» What needs to be done
Go through the material below, count the lines with the word "data", and reply with the count alone.

Stored entries:
▼

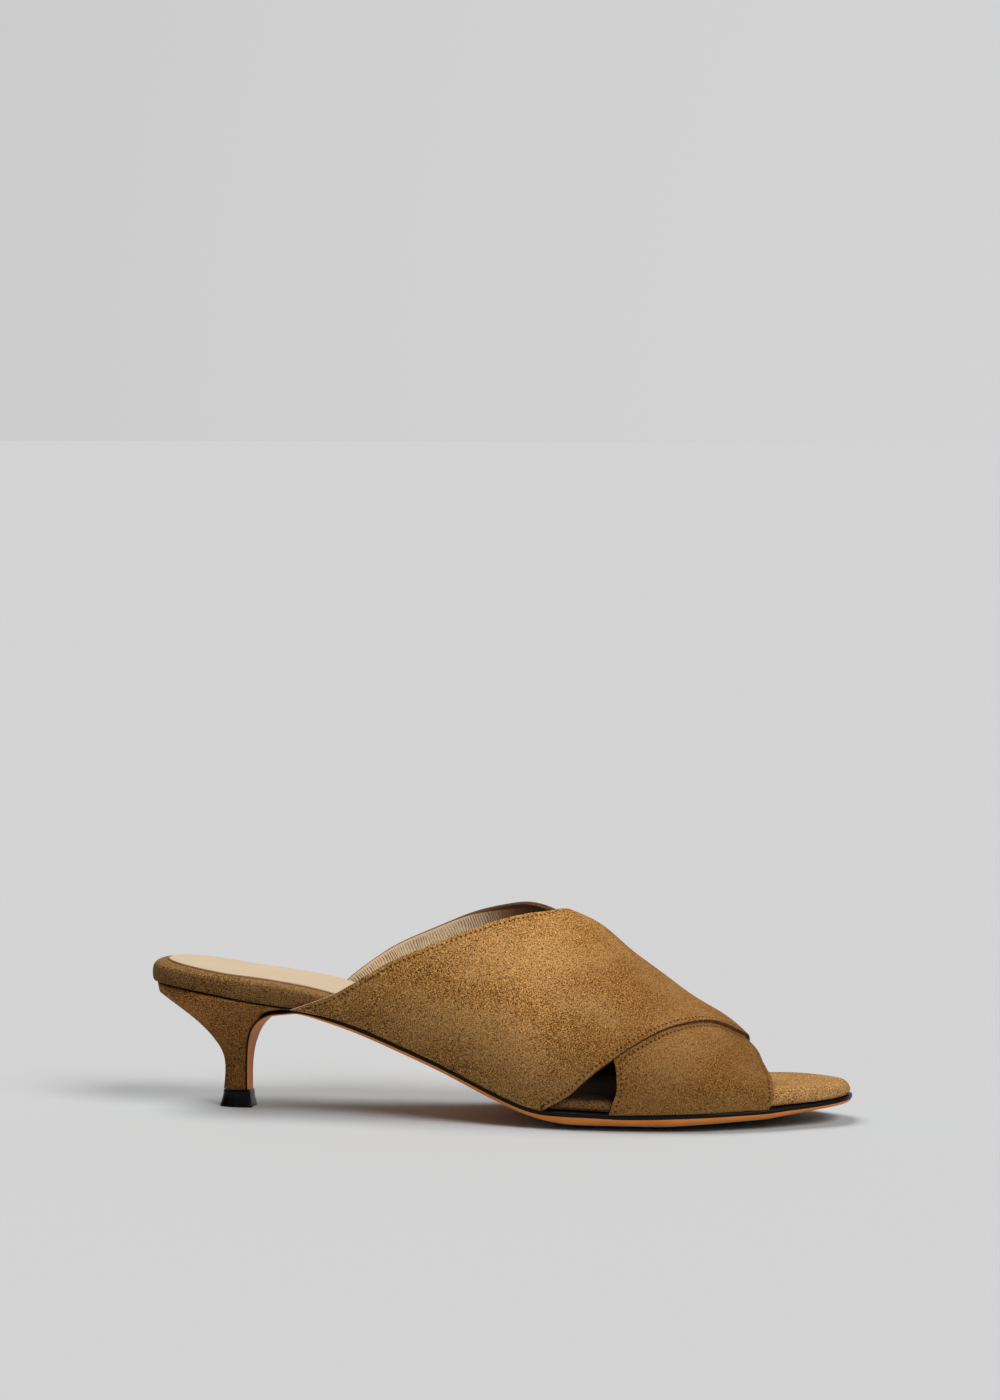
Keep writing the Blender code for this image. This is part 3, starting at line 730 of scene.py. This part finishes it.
hand_over(straps, "upper", [strap_suede, lining, cut_edge])

# %% [markdown]
# ## Footbed
# The footbed is a board and foam pad wrapped in the same suede, pulled tight over a rounded
# edge. No corner of it is sharp, so its skin is subdivided without a crease. Painted light makes
# its top lighter than its upright side, top and side are made lighter toward the toe, and the
# stretch under the straps is in painted shade.

# %% Skin the footbed
UNDER_STRAPS = (-0.020, 0.006, 0.078, 0.094)


def write_facing(skin, name="facing_up", way=1.0):
    """Store how far each vertex faces up, or down with way -1."""
    facing = skin.data.attributes.new(name, "FLOAT", "POINT")
    for vertex in skin.data.vertices:
        facing.data[vertex.index].value = max(vertex.normal.z * way, 0.0)


footbed = start_skin("footbed", "suede_footbed")
subdivide(footbed, 2)
write_facing(footbed)
# Painted light on the suede that faces up, lighter still toward the toe, and painted shade under the
# straps.
bed_up = step(bed_suede, attribute(bed_suede, "facing_up"), 0.35, 0.95)
start, dark, light, end = UNDER_STRAPS
covered = place_along(bed_suede, start, dark) * (1.0 - place_along(bed_suede, light, end))
bed_colour = Wire(bed_suede.shader.inputs["Base Color"].links[0].from_socket)
toe_side = place_along(bed_suede, 0.086, 0.100) * (1.0 - bed_up)
toe_top = place_along(bed_suede, 0.080, 0.094)
bed_tone = 0.47 + bed_up * (0.34 + toe_top * 0.46) + toe_side * 0.78
bed_shade = bed_tone * (1.0 - covered * bed_up * 0.92)
bed_suede.put("Base Color", times(bed_suede, bed_colour, bed_shade))
hand_over(footbed, "footbed", [bed_suede])

# %% [markdown]
# ## Sock lining
# A sock of smooth beige leather is glued on the footbed. The solids keep a small gap between
# the two, so the skin is let down by most of that gap and lies on the bed as if glued.

# %% Skin the sock
GLUED_DOWN = 0.00025

sock_leather = Finish("sock_leather")
sock_pores = clouds(sock_leather, 0.0005, detail=3.0)
sock_tone = clouds(sock_leather, 0.02)
sock_leather.put("Base Color", mixed(sock_leather, sock_tone, hue(203, 176, 144), hue(213, 189, 158)))
sock_leather.put("Roughness", 0.55)
sock_leather.put("Normal", bump(sock_leather, sock_pores, 0.00003))
sock = start_skin("sock_lining", "leather_sock")
edit(sock)
bpy.ops.mesh.select_all(action="SELECT")
bpy.ops.transform.translate(value=(0.0, 0.0, -GLUED_DOWN))
close_edit()
crease_corners(sock, 0.9)
subdivide(sock, 2)
hand_over(sock, "sock_lining", [sock_leather])

# %% [markdown]
# ## Heel
# The heel block is covered in one piece of suede, turned in behind the breast. Its front
# corners stay crisp, so they are creased almost fully. Its suede is mixed darker than the straps'
# as painted shade, and painted shade darkens it further toward the top piece.

# %% Skin the heel
heel_height = heel_suede_in_painted_shade.node("ShaderNodeSeparateXYZ", sockets={0: heel_suede_in_painted_shade.place}, out="Z")
heel_colour = Wire(heel_suede_in_painted_shade.shader.inputs["Base Color"].links[0].from_socket)
# Painted shade: darker toward the top piece.
heel_shade = 0.66 + step(heel_suede_in_painted_shade, heel_height, 0.008, 0.040) * 0.46
heel_suede_in_painted_shade.put("Base Color", times(heel_suede_in_painted_shade, heel_colour, heel_shade))
heel = start_skin("heel", "suede_heel")
crease_corners(heel, 0.85)
subdivide(heel, 2)
hand_over(heel, "heel", [heel_suede_in_painted_shade])

# %% [markdown]
# ## Outsole
# The outsole is tan leather. Its upright edge is trimmed and painted nearly black, and the
# rounded corner under it is left tan. On the heel's breast the same edge is a thin dark line.
# The skin's faces fall into patches again: the sheet that lies against the footbed and the
# heel is the patch nearest to them, and the upright strip is what borders on that sheet. Both
# get the number 1 and the rest gets 0, and a little noise makes the painter's line uneven.
# The sheet is also drawn up to its neighbours, since the real sole is cemented on without a gap.
# What faces straight down is given a greyer, walked-on leather.

# %% Paint and skin the outsole
CEMENTED = 0.00032


def bed_sheet(bm, neighbours):
    """The patch of the outsole that lies against the footbed and the heel."""
    def distance(group):
        total = sum(neighbours.find_nearest(face.calc_center_median())[3] for face in group)
        return total / len(group)
    return min((group for group in patches(bm) if len(group) > 20), key=distance)


def solid_tree(names):
    """Search tree over the faces of some solids."""
    places, faces = [], []
    for name in names:
        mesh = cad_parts[name].data
        faces += [[len(places) + index for index in p.vertices] for p in mesh.polygons]
        places += [v.co.copy() for v in mesh.vertices]
    return BVHTree.FromPolygons(places, faces)


def paint_edge(skin):
    """Mark the sheet and the upright strip beside it, and draw the sheet up to the bed."""
    bm = bmesh.new()
    bm.from_mesh(skin.data)
    bm.normal_update()
    marks = bm.verts.layers.float.new("paint")
    sheet = set(bed_sheet(bm, solid_tree(["footbed", "heel"])))
    strip = {near for face in sheet for edge in face.edges for near in edge.link_faces}
    for face in strip | sheet:
        for vertex in face.verts:
            vertex[marks] = 1.0
    lifted = {vertex for face in sheet for vertex in face.verts}
    for vertex in lifted:
        facing = sum((f.normal for f in vertex.link_faces if f in sheet), Vector())
        vertex.co += facing.normalized() * CEMENTED
    bm.to_mesh(skin.data)
    bm.free()
    print("sheet of", len(sheet), "faces, strip of", len(strip - sheet))


outsole = start_skin("outsole", "leather_outsole")
paint_edge(outsole)
crease_corners(outsole, 0.9)
subdivide(outsole, 2)
write_facing(outsole, "facing_down", -1.0)

sole_leather = Finish("sole_leather")
sole_fibre = clouds(sole_leather, 0.0012, detail=3.0, stretch=(6.0, 1.0, 1.0))
sole_tone = clouds(sole_leather, 0.015, detail=2.0)
sole_mix = sole_fibre * 0.5 + sole_tone * 0.5
sole_colour = mixed(sole_leather, sole_mix, hue(188, 98, 34), hue(238, 156, 80))
tread = step(sole_leather, attribute(sole_leather, "facing_down"), 0.90, 0.975)
sole_colour = mixed(sole_leather, tread, sole_colour, hue(186, 166, 144))
ragged = clouds(sole_leather, 0.0007, detail=2.0)
paint = step(sole_leather, attribute(sole_leather, "paint") + ragged * 0.10, 0.94, 1.03)
sole_colour = mixed(sole_leather, paint, sole_colour, hue(20, 16, 14))
sole_leather.put("Base Color", sole_colour)
sole_leather.put("Roughness", 0.50 - paint * 0.14)
sole_leather.put("Specular IOR Level", 0.1)
sole_leather.put("Normal", bump(sole_leather, sole_fibre, 0.00004))
hand_over(outsole, "outsole", [sole_leather])

# %% [markdown]
# ## Top piece
# The heel ends in a small glossy black block of plastic, flared at its foot.

# %% Skin the top piece
tip_plastic = Finish("tip_plastic")
tip_scuffs = clouds(tip_plastic, 0.003, detail=4.0)
tip_plastic.put("Base Color", mixed(tip_plastic, tip_scuffs, hue(5, 5, 5), hue(12, 11, 11)))
tip_plastic.put("Roughness", 0.22 + tip_scuffs * 0.16)
tip_plastic.put("Specular IOR Level", 0.2)
tip = start_skin("heel_tip", "black_top_piece")
crease_corners(tip, 0.8)
subdivide(tip, 2)
hand_over(tip, "heel_tip", [tip_plastic])
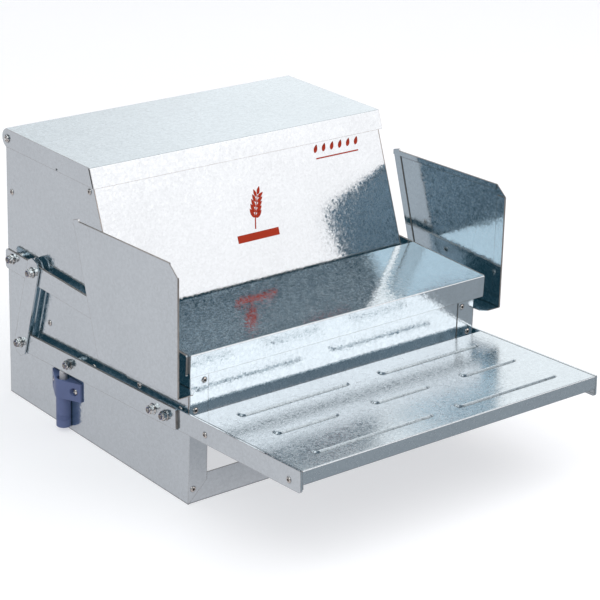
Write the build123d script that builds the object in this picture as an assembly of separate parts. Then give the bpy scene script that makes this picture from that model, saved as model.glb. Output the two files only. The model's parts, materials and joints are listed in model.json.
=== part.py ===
from build123d import *
import math
import os

# Treadle poultry feeder in galvanised sheet: hopper body, hinged top lid, trough cover on arms, treadle,
# side links and one closing damper.  Millimetres, +Z up, the front with the treadle faces -Y.

os.makedirs("parts", exist_ok=True)

# ---- driving dimensions, measured back (Y) and up (Z) from the body's front bottom edge ----
SHEET = 1.0
BEND_R = 1.3
BODY_HALF = 209.5
BODY_DEPTH = 375.0
BODY_TOP = 337.5
BACK_TOP = 333.0
TROUGH_TOP = 176.0
FRONT_FLANGE = 25.0
HOPPER_LEAN = 0.385
HOPPER_TOP_Y = 196.3
HOPPER_FOOT_Z = 150.0
TROUGH_FLOOR_Z = 92.0
FLOOR_BEND_Y = 130.0
FLOOR_REAR_Z = 151.0
SIDE_FLANGE = 14.0
FLANGE_REAR_Y = 345.0
TROUGH_LIP_Y = 12.0
TROUGH_TAB_Y = 26.0
BACK_FLANGE = 17.0
FOOT_HEIGHT = 33.0
FOOT_RETURN = 25.0

LID_HALF = 211.8
LID_TOP = 340.0
LID_SKIRT = 22.5
LID_FRONT_GAP = 5.0
LID_REAR_Y = 372.0
LID_AXIS = (368.0, 328.5)
LID_EAR = 11.5
LID_CORNER_GAP = 2.0
LID_NOTCH_Y = (259.5, 262.5)
LID_NOTCH_DEPTH = 3.0
LID_SCREW_R = 2.5
LID_SCREW_HEAD_R = 4.6
LID_SCREW_HEAD = 2.5
LID_SCREW_TIP = 203.5
LID_NUT_FLATS = 8.0
LID_NUT_HEIGHT = 4.0

GUARD_OUTER = 237.5
GUARD_OUTLINE = [(-16.5, 141.0), (-14.0, 280.0), (2.0, 292.5), (187.5, 286.0), (138.0, 134.0)]
GUARD_HEM_THICK = 1.2
GUARD_FRONT_HEM = 13.0
GUARD_TOP_HEM = 6.0
GUARD_REAR_HEM = 10.5
GUARD_LIP_DEPTH = 34.0
GUARD_LIP_REAR_Y = 125.0
GUARD_NOSE = [(217.0, -20.0), (217.0, -16.5), (205.0, -4.0), (205.0, -20.0)]

COVER_PIVOT = (351.0, 183.5)
COVER_SLOPE = 1.5
COVER_HALF = 215.5
COVER_SHEET = 1.2
COVER_RISE = 10.5
COVER_FRONT = 360.3
COVER_REAR = 231.0
COVER_FRONT_FLANGE = 27.0
COVER_SIDE_FLANGE = 22.0

ARM_INNER = 215.5
ARM_OUTER = 218.5
BAR_WIDTH = 24.7
COVER_ARM_FRONT = 356.0
COVER_ARM_TAIL = 15.0
COVER_ARM_DROP = 1.2
BAR_TAIL_R = 4.0
BAR_FRONT_R = 1.5

TREADLE_PIVOT = (227.5, 90.5)
TREADLE_SLOPE = -3.0
TREADLE_RISE = 11.5
TREADLE_SHEET = 1.2
TREADLE_HALF = 213.0
TREADLE_FRONT = 430.8
TREADLE_REAR = 239.5
TREADLE_FRONT_FLANGE = 16.0
TREADLE_SIDE_FLANGE = 21.0
TREADLE_REAR_FLANGE = 14.0
TREADLE_ARM_FRONT = 214.4
TREADLE_ARM_TAIL = 118.5
RAIL_OUTER = 215.5
RAIL_REAR = 167.4
RAIL_CORNER = 3.5
RAIL_HEIGHT = 25.0
RIB_WIDTH = 13.0
RIB_HEIGHT = 1.9
RIB_TAPER = 52.0
RIB_EDGE_R = 1.5
RIB_ROWS = [
    (271.0, [(-175.0, -20.0), (25.0, 178.0)]),
    (334.0, [(-175.0, -87.0), (-38.0, 44.0), (93.0, 178.0)]),
    (399.0, [(-175.0, -8.0), (27.0, 179.0)]),
]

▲

» Completed task
6